The trial court, in our opinion, did not review the above issue in an appropriate manner. Its sole statement relating to the issue was as follows:
"The [State Construction Code] Act neither expressly includes nor expressly excludes application to [state] universities. Clearly if the Legislature had intended to exclude them, it could have said so; for example, see § 8(4). The inference that the act is intended to apply to such universities is reinforced by the expressed legislative concern for public safety. It would be anomolous indeed to conclude that the Legislature is concerned with public safety throughout the state, except in housing constructed by the state universities. The inference that the Legislature intended the act to apply to state universities, or at least to self-liquidating projects, is also supported by the express legislative control over the acquisition of land and buildings for such projects. It seems fair to assume that if the Legislature wishes to insure that such projects are economically sound, which it does, it would also seek to insure that such projects are safe for the users thereof and are otherwise in compliance with nationally recognized construction standards."
As the trial court noted, the code does not contain any provisions indicating whether it applies either generally to state government entities or specifically to state universities. We agree with defendants that by applying rules of statutory construction to the language and background of the code the trial court erred when it held the statute to apply to defendant, thus requiring reversal.
There seems to be little question but that the State Construction Code was enacted under the state's police power. It is equally clear that even if a law is enacted under the state's police power it does not apply to the state unless it is very clear that the Legislature intended it to apply to the state and its agencies.
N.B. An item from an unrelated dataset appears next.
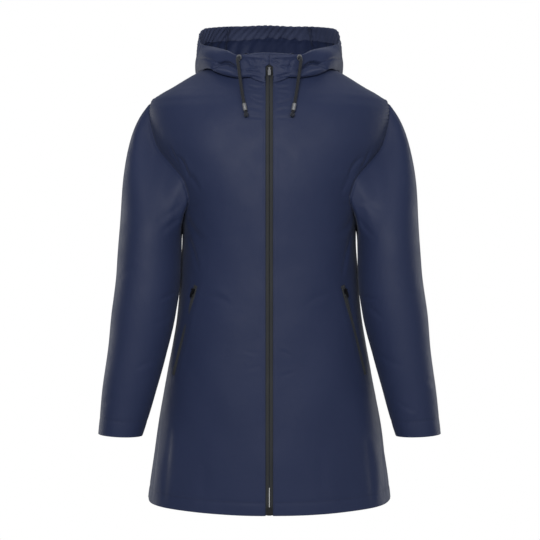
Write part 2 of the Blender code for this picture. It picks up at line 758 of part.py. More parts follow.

See Miller v Manistee County Board of Road Comm'rs, 297 Mich. 487; 298 N.W. 105 (1941), and Mead v Michigan Public Service Comm, 303 Mich. 168; 5 N.W.2d 740 (1942). Nor can there be any dispute that for purposes of statutory construction state universities are agencies of the state. Attorney General ex rel Cook v Burhans, 304 Mich. 108; 7 N.W.2d 370 (1942), Lucking v People, 320 Mich. 495; 31 N.W.2d 707 (1948).
In determining whether the Legislature nevertheless intended that the construction code should apply to defendant under today's narrowed police power exception, we look to the enabling legislation passed to establish the powers of certain universities. MCL 390.553, 390.558; MSA 15.1120(3), 15.1120(8), referring specifically to the regional universities, including defendant, provide respectively:
"A board of control shall have general supervision of its institution, the control and direction of all funds of the institution, and such other powers and duties as may be prescribed by law."
and:
"A board, after approval by the legislature, may acquire land or acquire or erect buildings, or alter, equip or maintain them, to be used as residence halls, apartments, dining facilities, student centers, health centers, stadiums, athletic fields, gymnasiums, auditoriums, parking structures and other educational facilities." (Emphasis supplied.)
This language indicates that the Legislature went a step further than the constitution required, by not only immunizing the educational and fiscal decisions of state universities from legislative interference, but by also providing the universities with a kind of exclusive jurisdiction over the construction of campus buildings, subject to prior legislative approval. Thus, even if a university's decisions regarding the mechanics of dormitory construction would not have fallen within their constitutional grant of autonomy for educational-fiscal decisions, these matters became part of a university's province because the Legislature has seen fit to confer exclusive jurisdiction on the universities to "erect or equip buildings" assuming that there has been prior legislative "approval". As a result, the code here is similar to legislation involved in Dearden v Detroit, 403 Mich. 257; 269 N.W.2d 139 (1978), in which the Supreme Court considered whether the Michigan Department of Corrections was subject to a local zoning ordinance enacted under the state zoning enabling act. MCL 125.581 et seq.; MSA 5.2931 et seq. There, the Court pointed to legislation which explicitly conferred upon the Corrections Department "exclusive jurisdiction over penal institutions". The Court observed:
"We read this language as a clear expression of the Legislature's intent to vest the department with complete jurisdiction over the state's penal institutions, subject only to the constitutional powers of the executive and judiciary, and not subject in any way to any other legislative act, such as the zoning enabling act." Id., 265.
In effect, the Court established another principle of statutory construction which supports defendant in the present case: if one act establishes a state agency's exclusive jurisdiction over certain subject matter and a second act of general application does not state whether it applies to the agency in question, the second act does not apply to that agency. Accord, Pecoraro v Dep't of Corrections, 100 Mich. App. 802; 300 N.W.2d 418 (1980). In Pecoraro, the Court held that the same grant of exclusive jurisdiction to the Corrections Department which the Court considered in Dearden even prevents the application of a housing statute which expressly mentioned "jails" as being within its purview. It is true that the language of the legislation in Dearden and Pecoraro, establishing the exclusive jurisdiction of the Michigan Department of Corrections, differs somewhat from the corresponding language in the present case setting forth the powers of regional state universities. Still, we believe that the analogy between those cases and the present case is persuasive.
Accordingly, we hold that the trial court erred in applying the State Construction Code to defendant in the construction of dormitories on defendant's campus. The restraining order is therefore set aside.
Reversed. No costs, a public question being involved.